The official 2019 “Day of Hope: Encouraging Prevention and Recovery” is Sunday, September 15. But a Day of Hope that encourages prevention and recovery can happen any Sunday—maybe several Sundays—throughout the year.
A Day of Hope is a day when we intentionally lift up resources, offer a time of consolation, and share stories of recovery. It is a day to educate and to intentionally work to break down stigma and shame. It is a time to proclaim support and to think about how we walk alongside people into new life.
Please plan to participate. If not this Sunday, then plan another Sunday to lift up prayers, have conversations, and develop action plans around how your faith community can become a part of helping our people and our communities become a resource and support for recovery.
As United Methodists our official statement on Alcohol and Other Drugs reads:
“We affirm our long-standing support of abstinence from alcohol as a faithful witness to God’s liberating and redeeming love for persons. We support abstinence from the use of any illegal drugs.
Since the use of illegal drugs, as well as illegal and problematic use of alcohol, is a major factor in crime, disease, death, and family dysfunction, we support educational programs as well as other prevention strategies encouraging abstinence from illegal drug use and, with regard to those who choose to consume alcoholic beverages, judicious use with deliberate and intentional restraint, with Scripture as a guide.

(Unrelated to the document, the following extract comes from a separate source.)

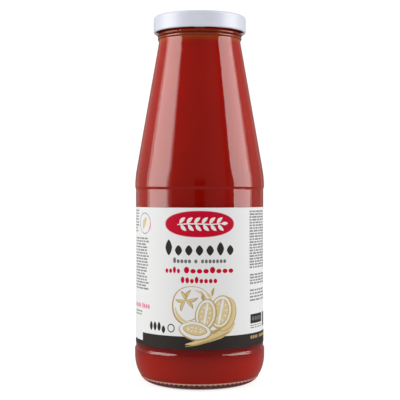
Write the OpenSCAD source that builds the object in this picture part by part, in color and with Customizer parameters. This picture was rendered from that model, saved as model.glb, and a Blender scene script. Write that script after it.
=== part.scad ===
// Tall clear-glass bottle of tomato passata, shut by a white twist-off lid and wrapped in a paper label.
// +Z is up, and the origin is the centre of the base, on the surface that the bottle stands on.

/* [Glass bottle] */
// Height of the glass, from the base to the sealing rim
bottle_h = 218.4; // [180:0.1:264]
// Diameter of the straight panel that takes the label
panel_d = 76.8; // [64:0.1:93]
// How far the shoulder stands proud of the label panel
shoulder_proud = 0.45; // [0.1:0.05:1.5]
// How far the heel stands proud of the label panel
heel_proud = 0.65; // [0.1:0.05:1.5]
// Thickness of the side wall
wall_t = 2.3; // [1.6:0.1:3.5]
// Thickness of the base inside the standing ring
base_t = 3.6; // [2.5:0.1:6]

/* [Base and heel] */
// Height of the rounded heel
heel_h = 16.5; // [10:0.5:24]
// Height of the straight band between the rounded heel and the step up to the label panel
heel_band = 2.9; // [0.5:0.1:8]
// How far the standing ring lies inside the heel's widest point
heel_inset = 10.4; // [6:0.1:14]
// Width of the flat ring that the bottle stands on
ring_w = 1.8; // [1:0.1:4]
// Rise of the hollow under the base
punt_rise = 4.2; // [1:0.1:10]
// Number of notches in the knurl round the standing ring
knurl_count = 72; // [36:1:100]
// Radius of each knurl notch
knurl_r = 0.65; // [0.3:0.05:0.8]

/* [Shoulder and neck] */
// Radius of the bend from the shoulder's widest point into the cone
shoulder_round = 55; // [20:1:70]
// Outer diameter of the finish, the threaded mouth under the lid
finish_d = 48; // [40:0.1:58]
// Thickness of the glass at the mouth
finish_t = 2.3; // [1.6:0.1:3.5]
// Radius of the rim's outer edge
rim_round = 1; // [0.3:0.1:1.5]
// How far the neck below the bead stands out from the finish
neck_out = 0.5; // [0:0.1:2]
// Height of the hollow bend between the cone and the bead
neck_bend = 2.4; // [1:0.1:5]
// How far the bead under the lid stands out from the finish
bead_out = 1.45; // [0.6:0.05:2.5]
// Height of the bead
bead_h = 3.2; // [2:0.1:5]
// Gap between the bead and the lid's lower edge
bead_gap = 0.6; // [0.3:0.1:3]

/* [Thread] */
// Number of thread ramps on the glass, and of lugs in the lid
ramp_count = 4; // [3:1:6]
// How far a ramp stands out from the finish
ramp_out = 1.5; // [0.8:0.1:1.8]
// Radius of a ramp's round section
ramp_r = 0.95; // [0.8:0.05:1.2]
// Angle that a ramp runs round the mouth
ramp_angle = 50; // [20:1:54]
// Slope of a ramp
ramp_slope = 1.8; // [0.5:0.1:3]

/* [Lid] */
// Height of the lid
lid_h = 9.6; // [8:0.1:14]
// Thickness of the lid's sheet, with its lining
lid_t = 0.6; // [0.3:0.05:0.7]
// Clear space between the thread ramps and the lid's skirt
lid_gap = 1.7; // [1.5:0.1:3]
// Radius of the bend at the lid's top edge
lid_round = 1.5; // [0.8:0.1:3]
// Radius of the curl round the lid's lower edge
curl_r = 0.75; // [0.75:0.05:1.2]
// Depth of the lid's middle under its raised rim
lid_sink = 0.7; // [0.2:0.05:1.2]
// Clear space between the lid's sunken middle and the mouth
sink_gap = 0.8; // [0.3:0.1:2]
// Diameter of the safety button in the lid's middle
button_d = 26; // [12:0.5:32]
// Depth of the button, drawn down by the vacuum
button_sink = 0.35; // [0.1:0.05:0.8]
// Angle that a lug of the lid takes up
lug_angle = 14; // [8:1:24]
// How far a lug reaches in under a thread ramp
lug_grip = 0.7; // [0.3:0.05:1]
// Thickness of a lug
lug_t = 1.1; // [0.6:0.05:1.4]
// Clear height between a lug and the lowest point of the ramp over it
lug_play = 0.35; // [0.2:0.05:1]

/* [Contents and label] */
// Free height between the passata and the sealing rim
headspace = 3.6; // [2.5:0.1:40]
// Height of the label
label_h = 80.5; // [60:0.5:100]
// Thickness of the label's paper
label_t = 0.15; // [0.1:0.01:0.4]
// Width of the strip where the label's end laps over its start
label_lap = 8; // [3:0.5:15]
// Bare panel under the label
label_gap_below = 1.9; // [0.5:0.1:8]
// Bare panel above the label
label_gap_above = 9.7; // [0.5:0.1:20]

/* [Hidden] */
$fn = 96;

panel_r = panel_d / 2;
heel_r = panel_r + heel_proud;
shoulder_r = panel_r + shoulder_proud;
finish_r = finish_d / 2;
mouth_r = finish_r - finish_t;
neck_r = finish_r + neck_out;
bead_r = finish_r + bead_out;
stand_r = heel_r - heel_inset; // outer edge of the flat ring that the bottle stands on

step_h = 3; // height of the soft step at each end of the label panel
band_top = heel_h + heel_band;
panel_low = band_top + step_h;
label_low = panel_low + label_gap_below;
panel_top = label_low + label_h + label_gap_above;
shoulder_z = panel_top + step_h;
fill_z = bottle_h - headspace;

lid_top = bottle_h + lid_t;
lid_low = lid_top - lid_h;
bead_top = lid_low - bead_gap;
bead_low = bead_top - bead_h;
bead_mid = (bead_top + bead_low) / 2;
cone_top = bead_low - neck_bend;

ramp_crest = finish_r + ramp_out;
ramp_mid_r = ramp_crest - ramp_r;
ramp_fall = ramp_crest * sin(ramp_angle / 2) * tan(ramp_slope);
ramp_z = lid_low + lug_t + lug_play + ramp_r + ramp_fall;
lid_in = ramp_crest + lid_gap;
lid_r = lid_in + lid_t;
sink_r = mouth_r - sink_gap;
lug_in = ramp_crest - lug_grip;

// Points round centre c on an ellipse, from angle a0 to a1.
function arc(c, rx, rz, a0, a1, n) =
    [for (i = [0 : n]) let (a = a0 + (a1 - a0) * i / n) c + [rx * cos(a), rz * sin(a)]];

// Points after p of a soft S that rises from p to q and is upright at both ends.
function upright_s(p, q, n) =
    [for (i = [1 : n]) let (t = i / n) [p[0] + (q[0] - p[0]) * (1 - cos(180 * t)) / 2, p[1] + (q[1] - p[1]) * t]];

// Points after p of a soft S that runs out from p to q and is level at both ends.
function level_s(p, q, n) =
    [for (i = [1 : n]) let (t = i / n) [p[0] + (q[0] - p[0]) * t, p[1] + (q[1] - p[1]) * (1 - cos(180 * t)) / 2]];

// Points of a bend from p to q that starts towards m and arrives from m.
function bend(p, m, q, n) =
    [for (i = [0 : n]) let (t = i / n) (1 - t) * (1 - t) * p + 2 * t * (1 - t) * m + t * t * q];

// Angle round c at which a line from point p touches the circle of radius r, on its outer side.
function touch_angle(c, r, p) = atan2(p[1] - c[1], p[0] - c[0]) - acos(r / norm(p - c));

// Underside or floor of the base, domed by the punt, from the middle out to the standing ring.
function dome(z) =
    [for (i = [0 : 12]) let (t = i / 12) [(stand_r - ring_w) * t, z + punt_rise * (1 - t * t)]];

// Side of the glass from the standing ring to the neck: t is how far it lies inside the outer
// surface, base the height at which it starts, and neck the radius at which it ends.
function side(t, base, neck) = let (
    c = [shoulder_r - shoulder_round, shoulder_z],
    r = shoulder_round - t,
    corner = [neck, cone_top],
    turn = touch_angle(c, r, corner),
    touch = c + r * [cos(turn), sin(turn)],
    down = (touch - corner) / norm(touch - corner)
) concat(
    arc([stand_r, heel_h], heel_inset - t, heel_h - base, -90, 0, 18),
    [[heel_r - t, band_top]],
    upright_s([heel_r - t, band_top], [panel_r - t, panel_low], 8),
    [[panel_r - t, panel_top]],
    upright_s([panel_r - t, panel_top], [shoulder_r - t, shoulder_z], 8),
    [for (p = arc(c, r, r, turn / 10, turn, 9)) p],
    bend(corner + neck_bend * down, corner, [neck, bead_low], 6)
);

module outside_profile() {
    polygon(concat(
        dome(0),
        side(0, 0, neck_r),
        arc([neck_r, bead_mid], bead_r - neck_r, bead_mid - bead_low, -90, 0, 8),
        [for (p = arc([finish_r, bead_mid], bead_out, bead_top - bead_mid, 10, 90, 8)) p],
        arc([finish_r - rim_round, bottle_h - rim_round], rim_round, rim_round, 0, 90, 6),
        [[0, bottle_h]]
    ));
}

// Space inside the glass up to height top.
module inside_profile(top) {
    polygon(concat(dome(base_t), side(wall_t, base_t, mouth_r), [[mouth_r, top], [0, top]]));
}

// Ridge of round section, which a lug of the lid hooks under.
module thread_ramp() {
    translate([0, 0, ramp_z]) rotate([ramp_slope, 0, 0]) rotate([0, 0, -ramp_angle / 2])
        rotate_extrude(angle = ramp_angle) translate([ramp_mid_r, 0]) circle(ramp_r);
}

// Radial notches in the outer edge of the standing ring.
module knurl() {
    reach = 4;
    for (i = [0 : knurl_count - 1]) rotate([0, 0, 360 * i / knurl_count])
        translate([stand_r, 0, 0]) rotate([0, 90, 0]) cylinder(r = knurl_r, h = reach);
}

module glass_bottle() {
    color([0.82, 0.88, 0.85, 0.35]) difference() {
        union() {
            rotate_extrude() outside_profile();
            for (i = [0 : ramp_count - 1]) rotate([0, 0, 360 * i / ramp_count]) thread_ramp();
        }
        rotate_extrude() inside_profile(bottle_h + 1);
        knurl();
    }
}

module passata() {
    color([0.52, 0.07, 0.05]) rotate_extrude() inside_profile(fill_z);
}

// Top of the lid from its middle to the raised rim, lowered by t.
function lid_face(t) = let (
    panel = lid_top - lid_sink - t,
    button_r = button_d / 2,
    slope = 1.2,
    start = [button_r - slope, panel - button_sink],
    foot = [sink_r - slope - t, panel]
) concat(
    [[0, panel - button_sink], start],
    level_s(start, [button_r, panel], 6),
    [foot],
    level_s(foot, [sink_r - t, lid_top - t], 6)
);

// Sheet of the lid with its raised rim, rounded edge, plain skirt and lower curl.
module lid_profile() {
    curl_c = [lid_r - curl_r, lid_low + curl_r];
    curl_end = acos((curl_r - lid_t) / curl_r) - 360;
    inner_round = lid_round - lid_t;
    under = concat(
        lid_face(lid_t),
        arc([lid_r - lid_round, lid_top - lid_round], inner_round, inner_round, 90, 0, 6)
    );
    polygon(concat(
        lid_face(0),
        arc([lid_r - lid_round, lid_top - lid_round], lid_round, lid_round, 90, 0, 8),
        arc(curl_c, curl_r, curl_r, 0, curl_end, 20),
        [for (i = [len(under) - 1 : -1 : 0]) under[i]]
    ));
}

// Tab of the curl that hooks in under a thread ramp.
module lug() {
    rotate([0, 0, -lug_angle / 2]) rotate_extrude(angle = lug_angle) translate([lug_in, lid_low]) {
        translate([lug_t / 2, 0]) square([lid_r - curl_r - lug_in - lug_t / 2, lug_t]);
        translate([lug_t / 2, lug_t / 2]) circle(lug_t / 2);
    }
}

module lid() {
    color([0.88, 0.89, 0.92]) union() {
        rotate_extrude() lid_profile();
        for (i = [0 : ramp_count - 1]) rotate([0, 0, 360 * i / ramp_count]) lug();
    }
}

// Paper wound once round the panel, with two thicknesses where its end laps over its start at +Y.
module label() {
    lap_angle = label_lap / panel_r * 180 / PI;
    reach = 1;
    color([0.93, 0.92, 0.91]) difference() {
        rotate_extrude() translate([panel_r, label_low]) square([2 * label_t, label_h]);
        rotate([0, 0, 90 + lap_angle / 2]) rotate_extrude(angle = 360 - lap_angle)
            translate([panel_r + label_t, label_low - reach]) square([label_t + reach, label_h + 2 * reach]);
    }
}

glass_bottle();
passata();
lid();
label();
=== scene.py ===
"""A shut clear-glass bottle of tomato passata with a white twist-off lid and a printed wrap-round label.

Lengths are in millimetres until mesh_object() turns them into metres. +Z is up, and the label's
front faces -Y. The lights, the room and the camera are in metres.
"""

import random
from math import acos, atan2, cos, degrees, hypot, pi, radians, sin

import bmesh
import bpy
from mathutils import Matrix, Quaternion, Vector
from mathutils.geometry import delaunay_2d_cdt


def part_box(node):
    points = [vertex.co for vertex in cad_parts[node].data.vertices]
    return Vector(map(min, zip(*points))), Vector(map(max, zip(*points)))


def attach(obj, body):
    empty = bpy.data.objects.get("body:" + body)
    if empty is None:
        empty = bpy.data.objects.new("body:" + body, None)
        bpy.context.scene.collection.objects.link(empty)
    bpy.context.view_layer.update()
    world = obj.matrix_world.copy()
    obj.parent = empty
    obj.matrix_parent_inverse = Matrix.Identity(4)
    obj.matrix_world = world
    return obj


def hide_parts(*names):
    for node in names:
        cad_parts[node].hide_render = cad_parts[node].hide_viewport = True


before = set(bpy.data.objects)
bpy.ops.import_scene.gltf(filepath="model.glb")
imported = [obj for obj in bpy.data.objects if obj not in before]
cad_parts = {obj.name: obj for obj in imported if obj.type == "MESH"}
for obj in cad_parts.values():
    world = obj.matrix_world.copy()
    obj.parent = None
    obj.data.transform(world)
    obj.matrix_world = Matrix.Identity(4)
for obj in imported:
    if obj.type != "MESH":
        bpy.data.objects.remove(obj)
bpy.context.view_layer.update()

MM = 0.001
BODY = "root"


def node_box(node):
    """Lowest and highest corners of a CAD node in millimetres."""
    low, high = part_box(node)
    return low / MM, high / MM


glass_high = node_box("glass_bottle")[1]
passata_low, passata_high = node_box("passata")
lid_low, lid_high = node_box("lid")
label_low, label_high = node_box("label")

# ---------------------------------------------------------------- sizes

BOTTLE_H = glass_high.z
HEEL_R = glass_high.x
LABEL_T = 0.15
PANEL_R = label_high.x - LABEL_T
SHOULDER_R = PANEL_R + 0.45
WALL_T = HEEL_R - passata_high.x
BASE_T = passata_low.z
FILL_Z = passata_high.z
FILL_ROUND = 0.8
FILL_REACH = 0.25  # how far the contents reach into the glass wall, so that no air gap shows

HEEL_H = 16.5  # height of the heel's curve
HEEL_INSET = 10.4  # from the standing ring out to the heel's side
RING_W = 1.8  # width of the standing ring
PUNT_RISE = 4.2  # how far the base rises in its middle
STAND_R = HEEL_R - HEEL_INSET
STEP_H = 3.0  # height of the steps below and above the label panel
STEP_TIGHT = 0.5  # share of a step's height in which its radius changes
PANEL_LOW = label_low.z - 1.9
BAND_TOP = PANEL_LOW - STEP_H
PANEL_TOP = label_high.z + 9.7
SHOULDER_Z = PANEL_TOP + STEP_H
SHOULDER_ROUND = 55.0  # radius of the shoulder's curve

FINISH_R = 24.0
MOUTH_R = 21.7
MOUTH_BEVEL = 0.3
MOUTH_BEVEL_H = 0.6
RIM_ROUND = 1.0
NECK_R = FINISH_R + 0.5
BEAD_OUT = 1.45
BEAD_TOP = lid_low.z - 0.4
BEAD_LOW = BEAD_TOP - 2.2
BEAD_MID = (BEAD_TOP + BEAD_LOW) / 2
COLLAR_OUT = 0.8  # the collar is the narrow ring under the bead
COLLAR_LOW = BEAD_LOW - 1.9
COLLAR_MID = (COLLAR_LOW + BEAD_LOW) / 2
NECK_BEND = 2.4  # length of the bend from the cone to the upright neck
CONE_TOP = BEAD_LOW - NECK_BEND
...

[…] We commit ourselves to assisting those who suffer from abuse or dependence, and their families, in finding freedom through Jesus Christ and in finding good opportunities for treatment, for ongoing counseling, and for reintegration into society.” (Paragraph 162 (L) The Book of Discipline 2016, page 124-125)

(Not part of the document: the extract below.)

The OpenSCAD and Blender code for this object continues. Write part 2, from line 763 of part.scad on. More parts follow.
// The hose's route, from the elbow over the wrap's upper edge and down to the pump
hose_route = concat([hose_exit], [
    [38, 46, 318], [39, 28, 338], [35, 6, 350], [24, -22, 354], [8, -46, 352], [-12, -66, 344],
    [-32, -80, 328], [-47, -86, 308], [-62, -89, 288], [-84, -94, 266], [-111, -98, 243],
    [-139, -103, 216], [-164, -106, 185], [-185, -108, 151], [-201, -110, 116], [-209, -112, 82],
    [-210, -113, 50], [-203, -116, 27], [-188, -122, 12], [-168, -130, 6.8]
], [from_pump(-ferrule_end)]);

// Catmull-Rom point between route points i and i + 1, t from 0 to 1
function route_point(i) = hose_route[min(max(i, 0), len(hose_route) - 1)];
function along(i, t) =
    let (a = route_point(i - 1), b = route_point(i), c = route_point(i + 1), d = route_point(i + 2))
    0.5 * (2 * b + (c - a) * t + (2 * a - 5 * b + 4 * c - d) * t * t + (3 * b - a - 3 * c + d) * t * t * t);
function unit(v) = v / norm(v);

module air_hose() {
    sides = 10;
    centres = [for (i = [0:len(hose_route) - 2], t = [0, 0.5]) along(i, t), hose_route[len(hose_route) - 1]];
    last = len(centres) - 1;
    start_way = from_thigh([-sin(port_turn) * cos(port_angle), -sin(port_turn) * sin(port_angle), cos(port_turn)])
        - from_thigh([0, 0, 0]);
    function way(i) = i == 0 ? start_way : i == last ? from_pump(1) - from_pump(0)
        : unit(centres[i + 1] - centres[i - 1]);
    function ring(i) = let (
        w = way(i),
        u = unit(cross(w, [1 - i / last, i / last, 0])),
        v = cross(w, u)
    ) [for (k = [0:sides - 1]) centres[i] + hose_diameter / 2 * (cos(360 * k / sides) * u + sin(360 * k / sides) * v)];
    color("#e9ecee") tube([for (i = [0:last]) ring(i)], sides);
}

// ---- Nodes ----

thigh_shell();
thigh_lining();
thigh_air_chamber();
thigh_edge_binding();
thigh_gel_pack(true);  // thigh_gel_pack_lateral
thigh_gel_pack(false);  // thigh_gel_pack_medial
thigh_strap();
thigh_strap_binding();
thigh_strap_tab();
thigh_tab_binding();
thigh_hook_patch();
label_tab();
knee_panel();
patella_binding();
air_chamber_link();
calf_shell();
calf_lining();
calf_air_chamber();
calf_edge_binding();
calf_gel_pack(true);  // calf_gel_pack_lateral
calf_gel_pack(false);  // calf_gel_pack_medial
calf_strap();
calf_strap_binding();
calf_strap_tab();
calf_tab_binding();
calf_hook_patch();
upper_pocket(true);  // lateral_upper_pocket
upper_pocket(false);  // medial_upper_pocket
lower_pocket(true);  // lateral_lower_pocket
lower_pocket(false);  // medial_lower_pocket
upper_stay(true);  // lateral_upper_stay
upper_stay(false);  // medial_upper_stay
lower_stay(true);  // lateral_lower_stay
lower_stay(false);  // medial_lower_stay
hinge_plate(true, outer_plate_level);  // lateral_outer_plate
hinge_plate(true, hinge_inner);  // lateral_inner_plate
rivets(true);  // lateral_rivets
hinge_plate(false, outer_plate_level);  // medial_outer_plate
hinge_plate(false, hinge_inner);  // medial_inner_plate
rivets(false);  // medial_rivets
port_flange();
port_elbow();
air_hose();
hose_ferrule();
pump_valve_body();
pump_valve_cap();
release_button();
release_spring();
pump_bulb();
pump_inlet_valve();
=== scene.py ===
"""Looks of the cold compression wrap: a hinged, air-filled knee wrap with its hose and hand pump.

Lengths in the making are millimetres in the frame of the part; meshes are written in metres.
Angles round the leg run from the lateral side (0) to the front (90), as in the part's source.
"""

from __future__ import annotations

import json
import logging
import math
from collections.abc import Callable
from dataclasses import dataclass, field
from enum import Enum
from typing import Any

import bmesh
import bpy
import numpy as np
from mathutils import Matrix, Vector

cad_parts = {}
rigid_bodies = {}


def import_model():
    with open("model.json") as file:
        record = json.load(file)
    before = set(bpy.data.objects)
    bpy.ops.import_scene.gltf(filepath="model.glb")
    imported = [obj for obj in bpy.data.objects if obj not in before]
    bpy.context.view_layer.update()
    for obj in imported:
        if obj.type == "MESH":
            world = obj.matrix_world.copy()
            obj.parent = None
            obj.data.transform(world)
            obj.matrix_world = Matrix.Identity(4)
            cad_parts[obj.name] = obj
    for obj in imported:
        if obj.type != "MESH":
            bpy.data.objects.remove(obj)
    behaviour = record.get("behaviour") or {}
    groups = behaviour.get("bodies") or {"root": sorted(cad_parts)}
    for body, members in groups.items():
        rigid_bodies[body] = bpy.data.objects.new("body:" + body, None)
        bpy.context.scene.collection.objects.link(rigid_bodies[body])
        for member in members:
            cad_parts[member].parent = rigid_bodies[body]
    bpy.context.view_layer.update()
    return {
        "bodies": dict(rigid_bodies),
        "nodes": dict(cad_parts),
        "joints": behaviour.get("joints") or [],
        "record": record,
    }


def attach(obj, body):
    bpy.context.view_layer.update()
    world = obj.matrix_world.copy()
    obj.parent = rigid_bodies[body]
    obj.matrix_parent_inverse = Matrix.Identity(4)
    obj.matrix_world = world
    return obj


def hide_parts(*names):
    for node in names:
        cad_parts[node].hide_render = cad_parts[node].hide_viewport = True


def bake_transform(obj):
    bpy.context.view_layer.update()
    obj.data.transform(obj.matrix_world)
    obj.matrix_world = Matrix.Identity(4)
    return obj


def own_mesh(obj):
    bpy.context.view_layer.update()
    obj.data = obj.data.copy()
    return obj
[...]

My ongoing prayer is that Days of Hope will begin and/or continue some solution-oriented discussions in every congregation, creating a climate of support for families and individuals. My hope is that these discussions lead to actions that seek to support those who are in recovery and sustained abstinence from substances of abuse.
My hope is that in raising our levels of awareness and education we will discover that we can do something to support our youth, assisting them to live drug-free lives.

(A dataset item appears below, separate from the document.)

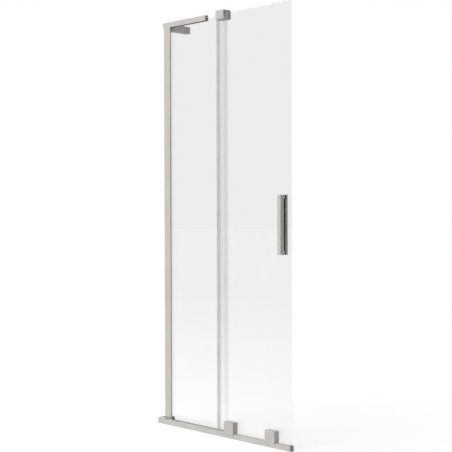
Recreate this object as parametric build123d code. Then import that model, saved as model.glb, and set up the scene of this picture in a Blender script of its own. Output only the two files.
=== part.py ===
from build123d import *
import os

# A sliding bath screen. One glass pane is fixed in a wall profile, and a second pane hangs on
# two roller blocks that run along a rail on the bath rim, in front of the fixed pane.
# All sizes are in millimetres. X runs along the bath from the wall, Y from the sliding side to
# the back, and Z up from the bath rim. The origin lies on the wall and on the rim, in the
# middle plane of the fixed glass. The screen is drawn pulled out to its full width.

# Overall sizes
screen_height = 1500.0
screen_width = 675.0
glass = 6.0
pane_spacing = 21.0
pane_overlap = 29.0
slip = 0.3
screw_fit = 0.1
edge_round = 0.8

# Fixed pane
glass_top_drop = 10.0
sill_height = 4.0

# Wall channel, screwed to the wall
channel_width = 10.0
channel_depth = 12.0
channel_base = 2.0
channel_wall = 1.4
wall_hole_d = 5.0
wall_hole_count = 4
wall_hole_inset = 80.25

# Glass profile, which slides over the channel to take up an uneven wall
profile_start = 4.5
profile_width = 34.5
profile_front_wall = 1.8
profile_front_stand = 6.5
profile_rear_wall = 1.4
profile_web = 1.6
profile_web_offset = 8.5
profile_lip = 1.6
profile_lip_gap = 1.0
rear_flange_width = 19.5
rear_lip = 1.2
rear_lip_depth = 0.9
rib_width = 1.5
glass_play = 0.4
front_gasket_width = 10.3
rear_gasket_width = 5.6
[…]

As a people of faith, we are to offer compassion for those suffering, ministries of healing for those who are sick, and hospitality within our sanctuaries for those seeking comfort and hope. The Substance Abuse Prevention agencies across the state of West Virginia stand ready to assist you and your faith community with resources, information and workshops to assist all of us in creating a true day of hope.
I invite you into serious discussion in your church and community about actions that can be taken as we share in this Day of Hope.